**RECORDED INFORMATION**

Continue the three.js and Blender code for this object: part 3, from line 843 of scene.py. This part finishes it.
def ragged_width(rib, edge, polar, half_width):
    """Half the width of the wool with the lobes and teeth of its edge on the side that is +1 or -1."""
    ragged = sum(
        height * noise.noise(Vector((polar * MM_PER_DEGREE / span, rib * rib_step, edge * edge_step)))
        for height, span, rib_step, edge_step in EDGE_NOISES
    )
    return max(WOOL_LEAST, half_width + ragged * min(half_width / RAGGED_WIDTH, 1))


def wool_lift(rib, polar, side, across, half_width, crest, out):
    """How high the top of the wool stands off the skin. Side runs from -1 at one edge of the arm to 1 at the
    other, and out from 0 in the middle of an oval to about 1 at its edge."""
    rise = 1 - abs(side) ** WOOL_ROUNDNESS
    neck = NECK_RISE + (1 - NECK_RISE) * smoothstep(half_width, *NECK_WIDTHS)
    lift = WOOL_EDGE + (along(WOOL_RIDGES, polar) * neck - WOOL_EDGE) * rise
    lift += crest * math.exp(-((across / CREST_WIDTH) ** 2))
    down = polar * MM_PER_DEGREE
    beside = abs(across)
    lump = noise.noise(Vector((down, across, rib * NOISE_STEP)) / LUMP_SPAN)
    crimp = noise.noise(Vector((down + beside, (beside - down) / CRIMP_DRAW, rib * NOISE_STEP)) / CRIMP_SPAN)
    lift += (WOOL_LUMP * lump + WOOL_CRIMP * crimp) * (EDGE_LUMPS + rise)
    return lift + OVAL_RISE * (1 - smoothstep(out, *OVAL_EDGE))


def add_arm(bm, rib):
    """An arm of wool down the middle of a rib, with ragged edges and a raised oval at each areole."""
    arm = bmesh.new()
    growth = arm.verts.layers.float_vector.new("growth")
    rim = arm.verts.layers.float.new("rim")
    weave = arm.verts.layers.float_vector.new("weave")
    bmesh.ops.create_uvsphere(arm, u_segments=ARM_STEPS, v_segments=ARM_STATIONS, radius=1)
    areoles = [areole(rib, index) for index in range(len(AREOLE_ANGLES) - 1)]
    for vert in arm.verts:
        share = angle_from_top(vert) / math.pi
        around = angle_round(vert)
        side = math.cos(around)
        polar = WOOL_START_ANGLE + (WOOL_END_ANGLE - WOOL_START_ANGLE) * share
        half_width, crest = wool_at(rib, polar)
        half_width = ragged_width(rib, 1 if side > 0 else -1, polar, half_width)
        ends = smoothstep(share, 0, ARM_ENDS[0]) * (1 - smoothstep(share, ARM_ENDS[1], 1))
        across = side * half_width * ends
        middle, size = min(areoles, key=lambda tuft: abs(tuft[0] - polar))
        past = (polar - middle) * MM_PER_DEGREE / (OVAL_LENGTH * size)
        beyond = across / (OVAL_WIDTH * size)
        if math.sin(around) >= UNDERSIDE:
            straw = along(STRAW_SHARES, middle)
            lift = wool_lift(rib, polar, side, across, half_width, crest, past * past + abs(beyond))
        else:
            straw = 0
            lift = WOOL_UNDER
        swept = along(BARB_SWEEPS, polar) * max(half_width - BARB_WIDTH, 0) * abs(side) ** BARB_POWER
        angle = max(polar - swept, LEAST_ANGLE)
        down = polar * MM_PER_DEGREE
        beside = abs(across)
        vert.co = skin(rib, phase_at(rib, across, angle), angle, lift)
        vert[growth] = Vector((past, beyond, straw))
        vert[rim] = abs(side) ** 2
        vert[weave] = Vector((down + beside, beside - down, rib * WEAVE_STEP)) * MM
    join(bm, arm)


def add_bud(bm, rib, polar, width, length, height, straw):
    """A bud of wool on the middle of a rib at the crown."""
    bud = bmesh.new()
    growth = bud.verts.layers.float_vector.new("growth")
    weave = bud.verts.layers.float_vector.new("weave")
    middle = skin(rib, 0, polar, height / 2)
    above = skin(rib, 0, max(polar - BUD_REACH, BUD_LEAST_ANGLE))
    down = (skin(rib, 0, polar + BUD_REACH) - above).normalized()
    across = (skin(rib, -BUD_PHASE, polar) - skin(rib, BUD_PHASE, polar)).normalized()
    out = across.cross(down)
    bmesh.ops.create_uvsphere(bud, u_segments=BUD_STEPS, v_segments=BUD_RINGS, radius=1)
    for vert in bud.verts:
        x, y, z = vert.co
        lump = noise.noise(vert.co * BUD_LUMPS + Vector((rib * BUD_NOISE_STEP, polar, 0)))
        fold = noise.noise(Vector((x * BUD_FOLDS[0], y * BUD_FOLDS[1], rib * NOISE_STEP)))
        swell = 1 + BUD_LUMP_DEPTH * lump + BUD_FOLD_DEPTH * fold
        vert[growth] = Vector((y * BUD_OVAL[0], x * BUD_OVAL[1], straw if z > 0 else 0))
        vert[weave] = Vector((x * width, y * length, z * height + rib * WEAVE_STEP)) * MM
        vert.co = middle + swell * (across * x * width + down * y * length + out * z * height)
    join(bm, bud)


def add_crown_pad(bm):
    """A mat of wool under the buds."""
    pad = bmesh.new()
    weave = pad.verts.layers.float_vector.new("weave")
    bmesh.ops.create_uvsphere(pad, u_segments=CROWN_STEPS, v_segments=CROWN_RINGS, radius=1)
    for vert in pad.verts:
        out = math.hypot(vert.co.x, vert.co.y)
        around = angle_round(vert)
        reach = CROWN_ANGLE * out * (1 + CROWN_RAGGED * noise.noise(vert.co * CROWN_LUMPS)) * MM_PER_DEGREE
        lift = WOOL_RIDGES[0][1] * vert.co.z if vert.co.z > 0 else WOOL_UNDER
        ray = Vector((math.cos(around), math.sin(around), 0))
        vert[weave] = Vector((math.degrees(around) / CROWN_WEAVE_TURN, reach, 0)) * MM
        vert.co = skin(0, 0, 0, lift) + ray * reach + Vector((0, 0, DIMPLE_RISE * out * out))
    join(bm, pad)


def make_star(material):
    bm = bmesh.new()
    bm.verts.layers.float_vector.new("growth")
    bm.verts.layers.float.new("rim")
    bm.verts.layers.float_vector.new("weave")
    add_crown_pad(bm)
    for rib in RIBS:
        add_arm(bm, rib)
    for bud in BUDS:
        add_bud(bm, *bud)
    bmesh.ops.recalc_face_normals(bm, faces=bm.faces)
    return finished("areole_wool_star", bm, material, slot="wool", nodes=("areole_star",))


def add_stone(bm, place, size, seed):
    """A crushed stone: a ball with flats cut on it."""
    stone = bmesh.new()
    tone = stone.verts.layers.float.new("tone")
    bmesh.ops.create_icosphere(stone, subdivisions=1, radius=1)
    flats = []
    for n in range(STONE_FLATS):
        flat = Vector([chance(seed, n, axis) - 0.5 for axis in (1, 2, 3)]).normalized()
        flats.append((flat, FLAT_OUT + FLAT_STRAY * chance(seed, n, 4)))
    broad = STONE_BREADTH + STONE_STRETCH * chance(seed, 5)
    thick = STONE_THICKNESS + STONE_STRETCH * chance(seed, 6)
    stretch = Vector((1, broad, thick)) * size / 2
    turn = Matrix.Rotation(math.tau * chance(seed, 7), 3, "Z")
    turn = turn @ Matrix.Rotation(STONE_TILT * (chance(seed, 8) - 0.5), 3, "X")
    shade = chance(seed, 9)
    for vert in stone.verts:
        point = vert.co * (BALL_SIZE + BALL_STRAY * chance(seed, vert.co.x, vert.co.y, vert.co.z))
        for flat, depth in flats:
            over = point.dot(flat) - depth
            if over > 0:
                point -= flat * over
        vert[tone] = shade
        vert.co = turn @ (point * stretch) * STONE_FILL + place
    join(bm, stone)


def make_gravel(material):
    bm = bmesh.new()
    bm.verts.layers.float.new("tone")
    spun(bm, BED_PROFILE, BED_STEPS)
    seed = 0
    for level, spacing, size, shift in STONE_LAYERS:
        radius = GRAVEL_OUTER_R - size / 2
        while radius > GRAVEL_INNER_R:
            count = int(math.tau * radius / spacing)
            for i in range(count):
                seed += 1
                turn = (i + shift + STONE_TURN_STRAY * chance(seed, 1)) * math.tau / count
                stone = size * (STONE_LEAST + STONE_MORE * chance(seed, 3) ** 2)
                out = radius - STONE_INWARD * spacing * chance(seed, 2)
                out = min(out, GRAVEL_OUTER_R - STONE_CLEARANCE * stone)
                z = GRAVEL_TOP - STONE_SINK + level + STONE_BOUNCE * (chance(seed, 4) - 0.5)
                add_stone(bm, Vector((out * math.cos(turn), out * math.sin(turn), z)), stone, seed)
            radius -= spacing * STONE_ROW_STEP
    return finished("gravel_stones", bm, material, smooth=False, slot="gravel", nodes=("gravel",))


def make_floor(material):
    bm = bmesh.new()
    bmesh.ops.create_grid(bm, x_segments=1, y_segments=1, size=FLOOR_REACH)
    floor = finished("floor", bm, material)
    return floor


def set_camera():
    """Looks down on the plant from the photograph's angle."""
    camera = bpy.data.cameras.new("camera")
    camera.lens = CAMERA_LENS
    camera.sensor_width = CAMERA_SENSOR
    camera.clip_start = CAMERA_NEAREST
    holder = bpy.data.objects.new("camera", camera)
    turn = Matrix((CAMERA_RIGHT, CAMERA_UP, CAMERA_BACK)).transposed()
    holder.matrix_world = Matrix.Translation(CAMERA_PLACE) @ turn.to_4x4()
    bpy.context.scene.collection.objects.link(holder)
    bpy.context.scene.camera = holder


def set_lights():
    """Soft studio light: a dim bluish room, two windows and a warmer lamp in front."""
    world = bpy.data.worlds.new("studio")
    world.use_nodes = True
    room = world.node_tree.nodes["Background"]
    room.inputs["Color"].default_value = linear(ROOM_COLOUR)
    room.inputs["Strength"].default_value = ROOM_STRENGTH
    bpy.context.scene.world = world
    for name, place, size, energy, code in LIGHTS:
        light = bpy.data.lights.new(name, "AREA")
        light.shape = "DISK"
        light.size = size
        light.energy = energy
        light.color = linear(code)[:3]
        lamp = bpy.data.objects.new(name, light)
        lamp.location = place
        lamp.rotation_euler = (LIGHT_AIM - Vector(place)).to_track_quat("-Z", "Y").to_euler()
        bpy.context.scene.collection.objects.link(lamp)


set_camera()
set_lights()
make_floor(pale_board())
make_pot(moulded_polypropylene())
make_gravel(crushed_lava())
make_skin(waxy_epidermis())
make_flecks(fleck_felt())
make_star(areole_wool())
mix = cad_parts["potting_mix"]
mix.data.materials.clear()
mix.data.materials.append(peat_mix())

**TASK INSTRUCTIONS**
Copy out each line of the material that holds the word "scene".

**WRITTEN RESPONSE**
Continue the three.js and Blender code for this object: part 3, from line 843 of scene.py. This part finishes it.
    bpy.context.scene.collection.objects.link(holder)
    bpy.context.scene.camera = holder
    bpy.context.scene.world = world
        bpy.context.scene.collection.objects.link(lamp)